What you are asked to do:
Return verbatim the inclusive range of lines running from the line that contains "imported = [obj" to the line that contains "return np.stack([x *". Omit every other line.

══ Information shown

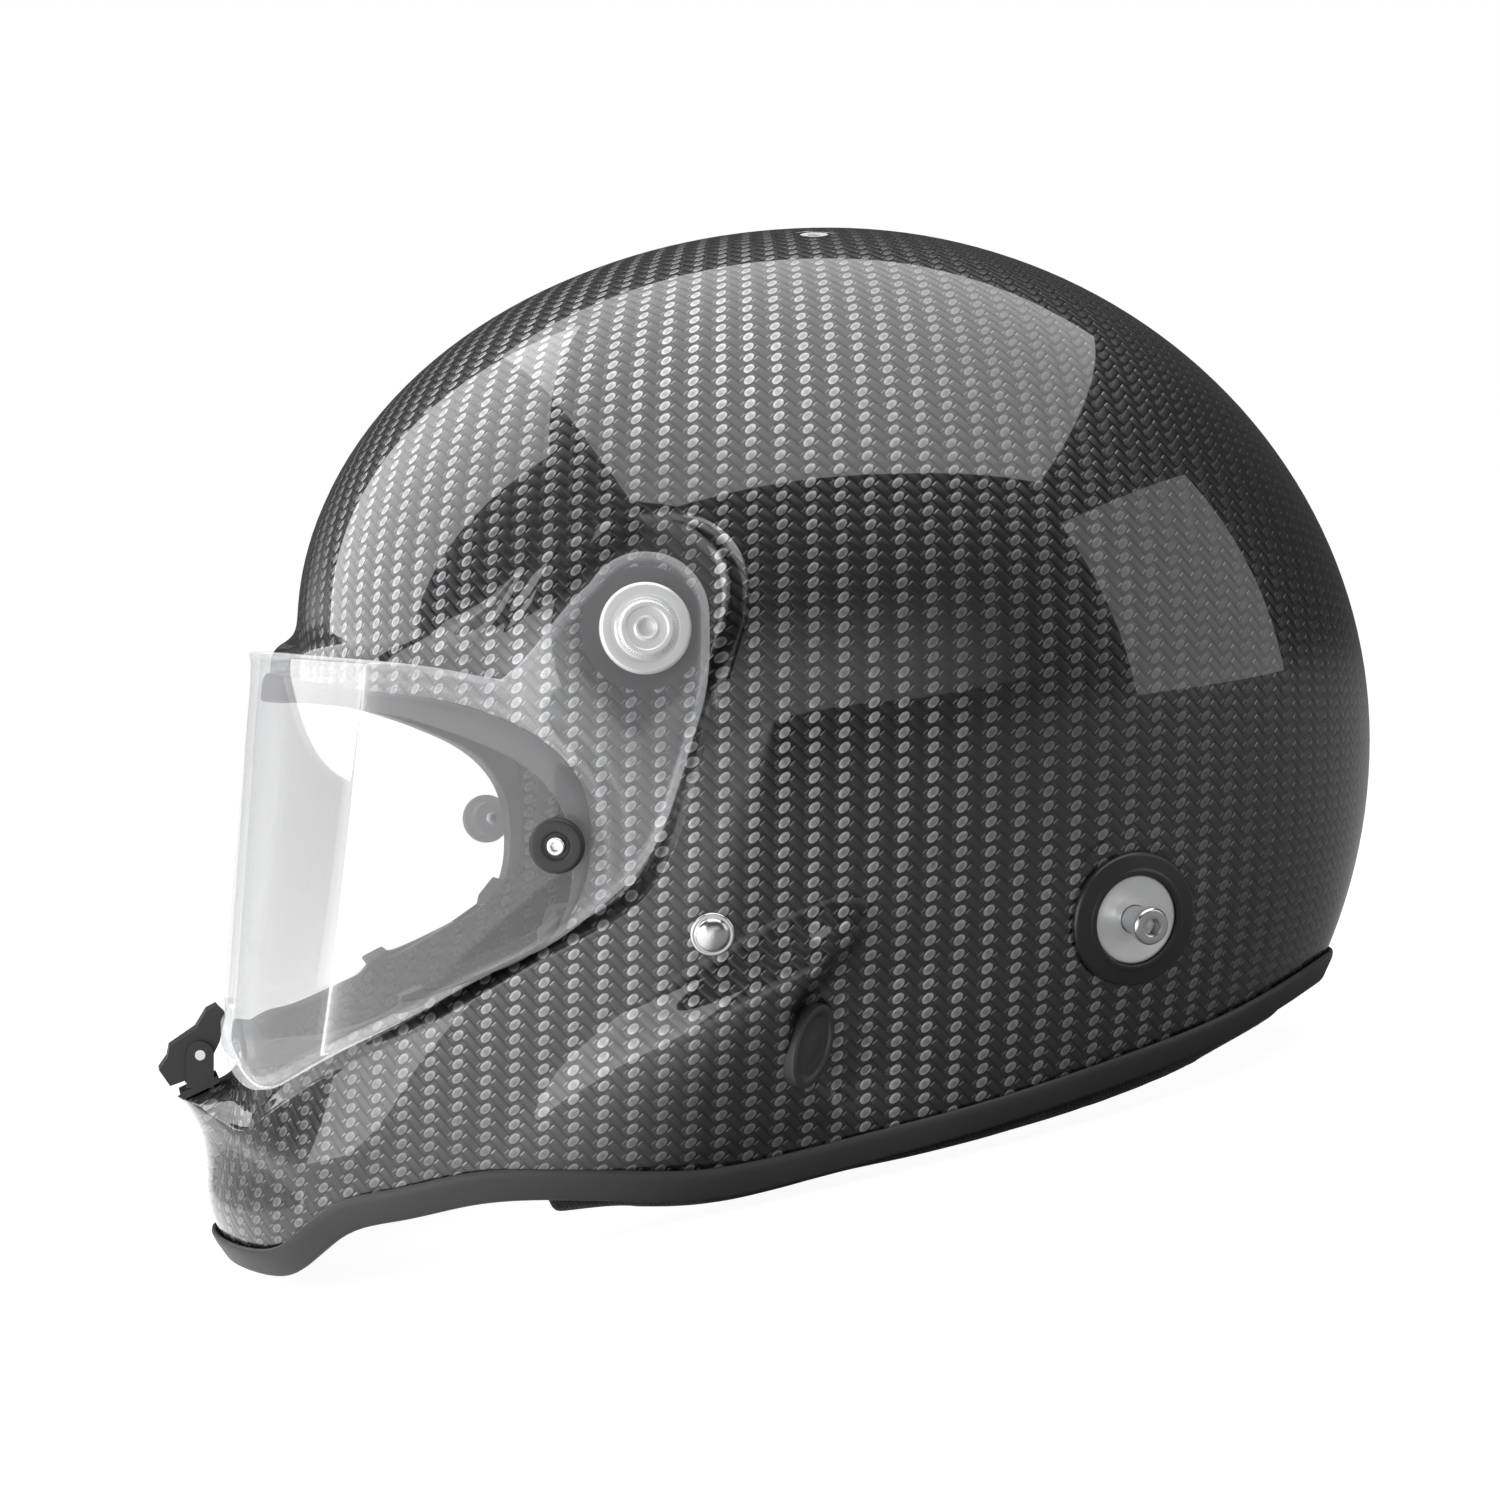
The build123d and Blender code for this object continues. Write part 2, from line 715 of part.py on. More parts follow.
visor -= Pos(visor_brow_x, 0.0, visor_notch_z - overrun) * Box(reach / 2, visor_notch_half * 2, overrun * 2)
tear_frame = side_frame(tear_x, tear_z, visor_side)
for cut in (pivot_disc(bush_radius + bush_fit, 0.0, half_width * 2), tear_frame * disc(tear_shank, -overrun, overrun)):
    visor -= cut
    visor -= mirrored(cut)
parts["visor_shield"] = visor

# Visor pivots, from the insert in the shell out to the screw
for side, flip in (("left", lambda piece: piece), ("right", mirrored)):
    parts["pivot_insert_" + side] = flip(
        pivot_disc(insert_radius, insert_face - insert_length, insert_face, stem_radius))
    parts["pivot_washer_" + side] = flip(pivot_disc(washer_radius, insert_face, washer_top, stem_radius))
    parts["pivot_bush_" + side] = flip(pivot_disc(bush_radius, washer_top, flange_seat, stem_radius))
    parts["pivot_flange_" + side] = flip(
        pivot_disc(flange_radius, flange_seat, flange_seat + flange_thick, stem_radius))
    screw = pivot_disc(stem_radius, insert_face - insert_length, flange_seat + flange_thick)
    screw += pivot_disc(
        button_radius, flange_seat + flange_thick, flange_seat + flange_thick + button_thick)
    screw -= pivot_disc(
        button_recess, flange_seat + flange_thick, flange_seat + overrun)
    parts["pivot_screw_" + side] = flip(screw)

    post = tear_frame * (disc(tear_neck, 0.0, tear_reach) + disc(tear_radius, tear_reach / 2, tear_reach))
    post -= tear_frame * disc(tear_shank, -overrun, overrun)
    parts["tear_off_post_" + side] = flip(post)
    tear_bolt = disc(tear_shank, -visor_wall - tear_nut, tear_reach) + disc(
        tear_screw, tear_reach, tear_reach + tear_screw / 2)
    parts["tear_off_screw_" + side] = flip(tear_frame * tear_bolt)

    ring = disc(anchor_radius, -anchor_seat, anchor_step * anchor_step_shares[0]) + disc(
        anchor_radius * anchor_step_shares[1], -anchor_seat, anchor_step)
    ring -= disc(dish_radius, -overrun, overrun)
    parts["anchor_ring_" + side] = flip(seated(anchor_frame * ring, anchor_frame))
    dish = disc(dish_radius, -anchor_seat, dish_thick * anchor_step_shares[2], post_neck)
    parts["anchor_dish_" + side] = flip(seated(anchor_frame * dish, anchor_frame))
    post = disc(post_neck, -nut_depth, post_reach) + disc(post_radius, post_reach - post_head, post_reach)
    post -= Pos(0, 0, post_reach - post_socket_depth) * extrude(
        RegularPolygon(post_socket, 6), post_socket_depth + overrun)
    parts["anchor_post_" + side] = flip(anchor_frame * post)
    nut = Pos(0, 0, -nut_depth) * extrude(RegularPolygon(nut_radius, 6), nut_thick)
    nut -= disc(post_neck, -overrun, overrun)
    parts["anchor_nut_" + side] = flip(anchor_frame * nut)

    rivet_rise = rivet_ring * rivet_rise_shares[0]
    rivet = disc(rivet_ring, 0.0, rivet_rise) + disc(rivet_shank, -rivet_grip, rivet_rise)
    dome = Sphere(rivet_dome) & Pos(0, 0, rivet_dome) * Box(rivet_dome * 2, rivet_dome * 2, rivet_dome * 2)
    rivet += Pos(0, 0, rivet_rise) * scale(dome, (1, 1, rivet_rise_shares[1]))
    parts["strap_rivet_" + side] = flip(rivet_frame * rivet)

    plug_frame = side_frame(port_x, port_z, shell_side)
    plug = extrude(Ellipse(port_half_width, port_half_length), port_reach + port_seat)
    plug = Pos(0, 0, -port_seat) * Rot(0, 0, port_tilt) * plug
    parts["port_plug_" + side] = flip(seated(plug_frame * plug, plug_frame))

    peak = disc(peak_radius, -peak_depth, -peak_sink, peak_bore)
    parts["peak_insert_" + side] = flip(peak_frame * peak)

# Foam liner in three blocks, a crown and two sides, cut back round the temples and the fittings
liner_outer = shell_wall + liner_gap
liner_inner = liner_outer + liner_thick
temple_corners = placed(temple_shares)
temple_zone = outline_block([Polyline(*temple_corners, temple_corners[0])], half_width * 2)
temple_levels = [-rise + rise * 2 * i / temple_sections for i in range(temple_sections - 1)]
temple_band = front_band(-overrun, floor_inset + liner_outer + liner_ease, temple_levels, crown_x - probe)
liner_cuts = [
    temple_band & temple_zone,
    anchor_frame * disc(nut_radius + liner_gap * 3, -nut_depth - liner_gap, overrun),
    pivot_disc(insert_radius + liner_gap, insert_face - insert_length - liner_gap, half_width * 2),
    rivet_frame * disc(rivet_ring, -rivet_grip - liner_gap, overrun),
    peak_frame * disc(peak_radius + liner_gap, -peak_depth - liner_gap, overrun),
]
crown_block = fan(liner_turns, liner_sections, liner_top_shares, liner_outer, liner_inner)
side_block = fan(liner_turns, liner_sections, liner_side_shares, liner_outer, liner_inner)
for cut in liner_cuts:
    crown_block -= cut
    side_block -= cut
for cut in liner_cuts[1:]:
    crown_block -= mirrored(cut)
parts["impact_liner"] = crown_block
parts["side_liner_left"] = side_block
parts["side_liner_right"] = mirrored(side_block)

# Comfort pads inside the liner
pad_outer = liner_inner + pad_gap
pad_inner = pad_outer + pad_thick
parts["crown_pad"] = fan(crown_turns, 6, crown_pad_shares, pad_outer, pad_inner)
parts["brow_pad"] = fan(brow_turns, 3, brow_pad_shares, pad_outer, pad_inner)
parts["nape_pad"] = fan(nape_turns, 4, nape_pad_shares, pad_outer, pad_inner)
side_pad = fan(side_turns, 6, side_pad_shares, pad_outer, pad_inner)
parts["side_pad_left"] = side_pad
parts["side_pad_right"] = mirrored(side_pad)


def cheek_pad():
    """Left cheek pad, lofted through level sections inside the shell."""
    sections = []
    for z, near, far in cheek_levels:
        outer = []
        inner = []
        for j in range(6):
            x = near + (far - near) * j / 5
            outer.append(Vector(x, -shell_side(x, z, cheek_inset), z))
            bulge = 1.0 - abs(2 * j / 5 - 1) ** 2 * cheek_bulge_share
            inner.append(Vector(x, -shell_side(x, z, cheek_inset) + cheek_thick * bulge, z))
        sections.append(Wire([
            Edge.make_spline(outer), Edge.make_line(outer[-1], inner[-1]),
            Edge.make_spline(inner), Edge.make_line(inner[0], outer[0]),
        ]))
    return Solid.make_loft(sections)


cheek_inset = strap_inset + strap_thick + strap_slack
cheek_levels = [(level * rise, near * reach, far * reach) for level, near, far in cheek_level_shares]
parts["cheek_pad_left"] = cheek_pad()
parts["cheek_pad_right"] = mirrored(parts["cheek_pad_left"])


def chin_foam():
    """Foam block behind the chin bar."""
    sections = []
    for z in (nose_z - foam_height, nose_z - foam_height / 2, nose_z):
        curves = []
        for inset in (foam_gap + shell_wall, foam_gap + shell_wall + foam_thick):
            front = shell_front(z, inset)
            left = []
            for j in range(8):
                x = front + foam_run * (1 - j / 7) ** 2
                y = 0.0 if j == 7 else shell_side(x, z, inset)
                left.append(Vector(x, -y, z))
            curves.append(left + [Vector(p.X, -p.Y, p.Z) for p in reversed(left[:-1])])
        sections.append(Wire([
            Edge.make_spline(curves[0]), Edge.make_line(curves[0][-1], curves[1][-1]),
            Edge.make_spline(curves[1]), Edge.make_line(curves[1][0], curves[0][0]),
        ]))
    return Solid.make_loft(sections)


parts["chin_foam"] = chin_foam()


def neck_roll():
    """Padded roll inside the neck rim, from cheek to cheek round the rear."""
    edge_row, next_row = all_rows[-1], all_rows[-2]
    facing = normals([next_row, edge_row])[1]
    last = max(i for i, share in enumerate(station_shares) if share <= roll_end_share)
    sections = []
    order = [(i, 1.0) for i in range(last, -1, -1)] + [(i, -1.0) for i in range(1, last + 1)]
    for i, hand in order:
        edge, normal = edge_row[i], facing[i]
        down = (edge - next_row[i]).normalized()
        share = station_shares[i] / roll_end_share
        drop = roll_drop_rear + (roll_drop_side - roll_drop_rear) * min(1.0, share * roll_drop_rate_share)
        taper = 1.0 - max(0.0, share - roll_taper_start_share) * roll_taper_rate_share
        outer = -shell_wall - trim_over - roll_gap
        inner = outer - roll_thick * taper
        middle = (outer + inner) / 2
        top, shoulder, start, straight, bend, bend_in, heel, heel_in, back, back_in = roll_shares
        profile = [
            (-roll_height * top * taper, middle), (-roll_height * shoulder, outer), (drop * start, outer),
            (drop * straight, outer), (drop * bend, outer + (middle - outer) * bend_in), (drop, middle),
            (drop * heel, middle + (inner - middle) * heel_in),
            (0.0, inner), (-roll_height * back * taper, middle + (inner - middle) * back_in),
        ]
        points = [edge + down * past + normal * out for past, out in profile]
        points = [Vector(p.X, p.Y * hand, p.Z) for p in points]
        sections.append(Wire([
            Edge.make_spline(points[:6]), Edge.make_spline(points[5:] + points[:1]),
        ]))
    return Solid.make_loft(sections)


parts["neck_roll"] = neck_roll()

# Latch at the chin
latch_outline = [Vector(a * reach, 0, b * rise) for a, b in latch_shares]
lever = outline_block([Polyline(*latch_outline, latch_outline[0])], latch_half)
pin_place = Plane((latch_pin_x, 0.0, latch_pin_z), x_dir=(1, 0, 0), z_dir=(0, -1, 0))
ear_outer = latch_half + latch_fit + latch_ear
lever -= pin_place * disc(latch_pin_radius + latch_fit, -overrun, overrun)
parts["latch_lever"] = lever
parts["latch_pin"] = pin_place * disc(latch_pin_radius, -ear_outer, ear_outer)
ear = disc(latch_ear_radius, latch_half + latch_fit, ear_outer)
foot = Pos(0, -latch_drop / 2, latch_half + latch_fit + latch_ear / 2) * Box(
    latch_ear_radius * 2, latch_drop, latch_ear)
plate = Pos(0, -latch_drop, 0) * Rot(0, 0, ledge_turn) * Box(latch_ear_radius * 3, latch_plate, ear_outer * 2)
base = pin_place * (ear + foot + mirror(ear + foot, Plane.XY) + plate)
base -= pin_place * disc(latch_pin_radius, -overrun, overrun)
parts["latch_base"] = base - shell_body

# Chin strap and its rings
strap_levels = [rivet_z + strap_head] + [share * rise for share in strap_drop_shares]
strap_path = [(shell_side(strap_x, level, strap_inset), level) for level in strap_levels]
strap_path += [(across * reach, down * rise) for across, down in strap_under_shares]
strap_path += [(strap_end, strap_end_share * rise)]


def strap(path):
    """Webbing band along a path seen from the front."""
    outer = [Vector(strap_x - strap_width / 2, -y, z) for y, z in path]
    inner = []
    for i, point in enumerate(outer):
        ahead = outer[min(i + 1, len(outer) - 1)] - outer[max(i - 1, 0)]
        inner.append(point + Vector(0.0, -ahead.Z, ahead.Y).normalized() * strap_thick)
    band = make_face([
        Spline(*outer), Line(outer[-1], inner[-1]), Spline(*inner), Line(inner[0], outer[0])
    ])
    return extrude(band, amount=strap_width, dir=(1, 0, 0))


parts["chin_strap_left"] = strap(strap_path)
parts["chin_strap_right"] = mirrored(parts["chin_strap_left"])
for side, flip in (("left", lambda piece: piece), ("right", mirrored)):
    slot = rivet_frame * disc(rivet_shank + liner_gap, -overrun, overrun)
    parts["chin_strap_" + side] -= flip(slot)
ring_outer = SlotOverall(strap_width + ring_wire * 4, ring_wire * 2 + ring_open)
ring_inner = SlotOverall(strap_width + ring_wire * 2, ring_open)
for name, y in (("strap_ring_left", -ring_y), ("strap_ring_right", ring_y)):
    ring = extrude(ring_outer - ring_inner, ring_wire)
    parts[name] = Pos(strap_x, y, ring_share * rise - ring_wire / 2) * ring

# Placing: the helmet leans back on its neck roll, on the two knees and the rear pad
knee_rest, rear_rest = placed([knee_rest_shares, rear_rest_shares])
lean = atan2(rear_rest.Z - knee_rest.Z, rear_rest.X - knee_rest.X)
leaned = {name: Rot(0, degrees(lean), 0) * piece for name, piece in parts.items()}
box = Compound(children=[Part(piece.wrapped) for piece in leaned.values()]).bounding_box()
shift = Pos(-(box.min.X + box.max.X) / 2, 0.0, -box.min.Z)
print("lean", degrees(lean), "shift", shift.position)

os.makedirs("parts", exist_ok=True)
for name, piece in leaned.items():
    export_step(shift * piece, "parts/" + name + ".step")
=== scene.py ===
# %% [markdown]
# # An auto racing helmet
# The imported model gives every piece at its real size: shell, visor, pivots, latch, posts, pads and
# straps. This lesson dresses that frame: it lays twill cloth on the shell, rounds the edges that a
# solid leaves sharp, turns the metal, and swells the pads.
#
# Shapes are worked out in millimetres in the attitude in which the helmet is worn: X to the rear,
# Y to the wearer's right, Z up. One function leans them back onto the neck roll, in metres.

import bmesh
import bpy
import numpy as np
from mathutils import Matrix, Vector


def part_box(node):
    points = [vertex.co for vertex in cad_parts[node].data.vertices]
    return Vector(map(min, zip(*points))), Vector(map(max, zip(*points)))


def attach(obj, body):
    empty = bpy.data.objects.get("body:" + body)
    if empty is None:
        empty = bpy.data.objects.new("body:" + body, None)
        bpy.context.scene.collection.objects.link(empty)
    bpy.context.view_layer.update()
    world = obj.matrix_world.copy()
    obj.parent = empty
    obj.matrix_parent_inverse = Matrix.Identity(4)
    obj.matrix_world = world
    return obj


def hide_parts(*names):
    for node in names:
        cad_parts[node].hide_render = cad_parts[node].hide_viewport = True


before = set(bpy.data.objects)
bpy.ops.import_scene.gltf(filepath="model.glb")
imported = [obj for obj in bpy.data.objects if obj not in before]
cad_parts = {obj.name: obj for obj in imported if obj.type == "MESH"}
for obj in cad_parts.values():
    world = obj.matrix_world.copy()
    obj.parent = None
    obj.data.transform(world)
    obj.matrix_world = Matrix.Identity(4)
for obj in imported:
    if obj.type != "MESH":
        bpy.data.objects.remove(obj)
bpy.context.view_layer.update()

# %% From the worn attitude to the frame
pivot_worn = np.array([-45.4, 0.0, 35.3])
rest_drop, rest_run = 41.0, 178.0
lean = np.arctan2(rest_drop, rest_run)
millimetre = 0.001


def turned(vectors):
    """Vectors turned by the lean about the cross axis."""
    vectors = np.asarray(vectors, float)
    x, y, z = vectors[..., 0], vectors[..., 1], vectors[..., 2]
    return np.stack([x * np.cos(lean) + z * np.sin(lean), y, z * np.cos(lean) - x * np.sin(lean)], -1)


pivot_row = np.mean(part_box("pivot_flange_left"), axis=0)
frame_shift = np.array([pivot_row[0], 0.0, pivot_row[2]]) - turned(pivot_worn) * millimetre


def settled(points):
    """Places in metres in the frame, from worn places in millimetres."""
    return turned(points) * millimetre + frame_shift


print("lean", round(float(np.degrees(lean)), 3), "shift", np.round(frame_shift, 4))

# %% [markdown]
# ## Making meshes from arrays
# Every new piece is a grid of points. Its faces join neighbours in the grid, and a grid that wraps
# both ways is a closed skin, like a tyre. The sign of the enclosed volume tells whether the faces
# point outwards, so a shape made the wrong way round is turned before it becomes a mesh.

# %% Mesh helpers
smooth_angle = np.radians(38.0)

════

Reply to the task:
imported = [obj for obj in bpy.data.objects if obj not in before]
cad_parts = {obj.name: obj for obj in imported if obj.type == "MESH"}
for obj in cad_parts.values():
    world = obj.matrix_world.copy()
    obj.parent = None
    obj.data.transform(world)
    obj.matrix_world = Matrix.Identity(4)
for obj in imported:
    if obj.type != "MESH":
        bpy.data.objects.remove(obj)
bpy.context.view_layer.update()

# %% From the worn attitude to the frame
pivot_worn = np.array([-45.4, 0.0, 35.3])
rest_drop, rest_run = 41.0, 178.0
lean = np.arctan2(rest_drop, rest_run)
millimetre = 0.001


def turned(vectors):
    """Vectors turned by the lean about the cross axis."""
    vectors = np.asarray(vectors, float)
    x, y, z = vectors[..., 0], vectors[..., 1], vectors[..., 2]
    return np.stack([x * np.cos(lean) + z * np.sin(lean), y, z * np.cos(lean) - x * np.sin(lean)], -1)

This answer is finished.